Their original reasons for selecting bupropion and naltrexone were twofold: first, developing and approving a drug that combines two existing drugs is more cost effective than developing an entirely new molecule; second, bupropion and naltrexone’s side-effect profiles both include moderate weight loss

Cowley’s team started out by examining bupropion and naltrexone’s combined ability to stimulate firing in the brain’s hypothalamic neurons that regulate appetite and energy expenditure. The experiments, published in the journal Obesity in 2009, showed in mice that treatment with both drugs increased the firing of these neurons and decreased food consumption. Human subjects also lost weight on the combined therapy.
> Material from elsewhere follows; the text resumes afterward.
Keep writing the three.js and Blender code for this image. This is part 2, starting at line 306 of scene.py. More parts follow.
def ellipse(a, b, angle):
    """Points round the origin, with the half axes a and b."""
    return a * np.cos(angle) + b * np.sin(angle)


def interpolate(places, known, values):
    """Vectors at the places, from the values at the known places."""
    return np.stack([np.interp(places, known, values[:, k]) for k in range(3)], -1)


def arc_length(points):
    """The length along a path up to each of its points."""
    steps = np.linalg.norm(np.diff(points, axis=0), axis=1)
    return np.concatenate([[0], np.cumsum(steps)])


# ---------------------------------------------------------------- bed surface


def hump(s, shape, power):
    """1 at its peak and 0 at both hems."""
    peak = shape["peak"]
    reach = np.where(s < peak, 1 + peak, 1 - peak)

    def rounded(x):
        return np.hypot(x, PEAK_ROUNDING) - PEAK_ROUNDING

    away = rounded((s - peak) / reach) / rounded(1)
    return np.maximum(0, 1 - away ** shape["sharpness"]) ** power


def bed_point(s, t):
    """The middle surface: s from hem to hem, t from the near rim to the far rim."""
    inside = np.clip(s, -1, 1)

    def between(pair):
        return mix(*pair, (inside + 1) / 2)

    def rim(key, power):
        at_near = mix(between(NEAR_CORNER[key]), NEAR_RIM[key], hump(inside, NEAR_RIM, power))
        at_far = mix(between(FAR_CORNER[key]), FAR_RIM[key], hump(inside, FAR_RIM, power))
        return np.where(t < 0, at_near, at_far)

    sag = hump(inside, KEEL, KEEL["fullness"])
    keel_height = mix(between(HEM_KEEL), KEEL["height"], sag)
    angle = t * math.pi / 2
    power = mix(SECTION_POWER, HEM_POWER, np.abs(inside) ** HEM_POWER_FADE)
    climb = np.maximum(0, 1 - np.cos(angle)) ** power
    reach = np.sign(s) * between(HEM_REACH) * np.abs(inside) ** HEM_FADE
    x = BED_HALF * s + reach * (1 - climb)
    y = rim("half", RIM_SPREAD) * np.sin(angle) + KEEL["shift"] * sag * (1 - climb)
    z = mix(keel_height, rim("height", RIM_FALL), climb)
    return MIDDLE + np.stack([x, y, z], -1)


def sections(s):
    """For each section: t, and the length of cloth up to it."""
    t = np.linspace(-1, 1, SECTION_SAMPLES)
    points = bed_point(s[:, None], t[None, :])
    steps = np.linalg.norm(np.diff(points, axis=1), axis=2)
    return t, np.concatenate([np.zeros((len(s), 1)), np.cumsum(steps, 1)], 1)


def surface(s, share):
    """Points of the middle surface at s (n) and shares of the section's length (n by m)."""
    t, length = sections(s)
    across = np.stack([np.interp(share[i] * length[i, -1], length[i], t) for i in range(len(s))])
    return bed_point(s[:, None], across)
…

Emmanuel Pothos, an expert on the connection between the brain’s reward circuitry and obesity at Tufts’ Sackler School of Medicine, says that for a long time obesity was thought to simply be a disorder of the switches that regulate hunger and satiety in response to the body’s energy needs. However, the rapid growth of the obesity epidemic suggests that more may be at play than a large proportion of the population simply consuming more calories than it burns. Pothos, who provided his expertise for Contrave’s labeling but was not financially compensated, explains that there is an ongoing shift to considering how the pleasure of eating might drive compulsions to overeat.

Basic studies presented at a 2007 meeting and funded by Orexigen, the company that developed Contrave, suggest a potential connection between Contrave’s weight loss properties and the reward associated with eating: they found that injecting naltrexone and bupropion directly into the area of the mouse brain that associates behaviors with their learned rewards (e.g., eating food with feeling pleasure) reduced food intake. Questionnaires administered to patients during the clinical trials also hinted that the treatment reduced patients’ food cravings, although the results from two of the trials were mixed.
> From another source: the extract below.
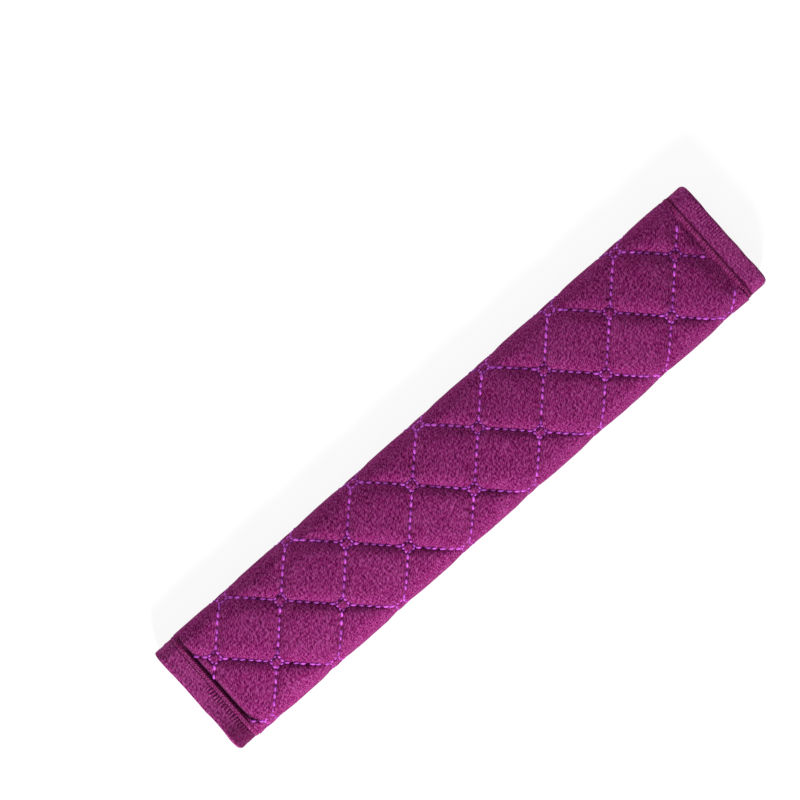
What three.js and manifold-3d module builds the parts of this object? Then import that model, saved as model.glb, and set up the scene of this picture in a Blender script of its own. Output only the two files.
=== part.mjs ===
// Seat belt shoulder pad: a quilted plush wrap that folds round the shoulder belt of a car.
//
// The pad is one flat laminate (plush face, wadding, belt-side lining) quilted together with
// thread, bound at both ends, and folded in three: the front on top, a soft fold along each
// long side, and two flaps underneath that overlap and close with a hook strip and a loop strip.
// The belt runs through the tunnel between the front and the flaps.
//
// Millimetres, +Z up. The origin is the centre of the underside, X runs along the pad and
// Y across it. The pad lies closed on its flaps, with its quilted front up.

import * as THREE from "three";
import { mergeVertices } from "three/addons/utils/BufferGeometryUtils.js";
import Module from "manifold-3d";

const wasm = await Module();
wasm.setup();

// Outer size and the room for the belt
const padLength = 322;
const padWidth = 60;
const tunnelHeight = 5;

// Layers of the laminate, from the belt side outwards
const layerGap = 0.15;
const liningThickness = 0.4;
const waddingThickness = 0.7;
const faceThickness = 0.9; // plush pressed flat under a stitch
const frontLoft = 2.4; // rise of a quilted pillow above its stitches
const foldPuff = 0.75; // rise of the stitches themselves where the pad folds
const foldLoft = 0.65; // and of the pillows above them
const underLoft = 1.2;
const underPressed = 0.4; // how much of a lower pillow the table flattens
const pillowFullness = 0.55; // power of a sine: the lower it is, the squarer the pillow
const riseFullness = 0.7; // the same for the rise of the pillows from a seam

// Quilting: diamond cells with a small square at each crossing
const cellHalfDiagonal = 19.84;
const crossingX = -2.1;
const crossingY = -11.2;
const crossingSquareHalf = 2.27;
const latticeTilt = -0.0082; // the rows climb slightly from one end of the pad to the other
const gridStepsPerCell = 4;
const threadWidth = 0.9;
const threadHeight = 0.45;
const threadFloat = 0.2; // from the plush to the thread that lies on it

// Bound ends
const hemWidth = 9.7;
const bindingThickness = 0.8;
const bindingInnerThickness = 0.6;
const seamRidgeWidth = 2.2;
const seamRidgeHeight = 0.6;
const seamRidgeShoulder = 0.6; // share of that height at the ridge's two sides
const seamGrooveWidth = 2.4;
const quiltEndRise = 6;

// Hook-and-loop closure
const fastenerWidth = 16;
const fastenerMargin = 1;
const hookThickness = 0.8;
const loopThickness = 0.8;
const fastenerEndInset = 5; // from the quilted area's end to the strip's end
const fastenerCorner = 2;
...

How Contrave fits into the interplay between brain systems responsible for energy balance and for reward signaling remains to be clarified. “Even though the drug has been approved now, I think maybe more efforts towards the advanced type of understanding of the mechanism of action is warranted here,” Pothos says.

The FDA decided that more efforts towards confirming Contrave’s cardiovascular safety were also warranted and required that these studies be conducted prior to official approval. As a result, four years have elapsed since the FDA’s advisory committee first recommended that Contrave be approved. Dr. Frank Greenway of Pennington Biomedical Research, who helped to design the clinical trials, says that although the study is ongoing, the FDA’s satisfaction with the results to date contributed to the recent approval. “We know that much, but we don’t know the details,” he says. The investigators have not yet been unblinded to the treatment groups.

Jeffrey Mechanick, Immediate Past President of the American Association of Endocrinology, welcomes any additional help in the fight against obesity. “The FDA needs to change its policy so that it approves drugs a little better,” Mechanick says. “You look at anti-obesity drugs, and there are a lot that are in the pipeline but far fewer are making it out.”

He adds that Contrave is a drug that works, and adding it to the arsenal of existing pharmaceuticals provides more options for each patient to find the right weight loss therapy. “We need lots of variety, just like we have for hypertension and diabetes. Not all people are the same,” Mechanick says.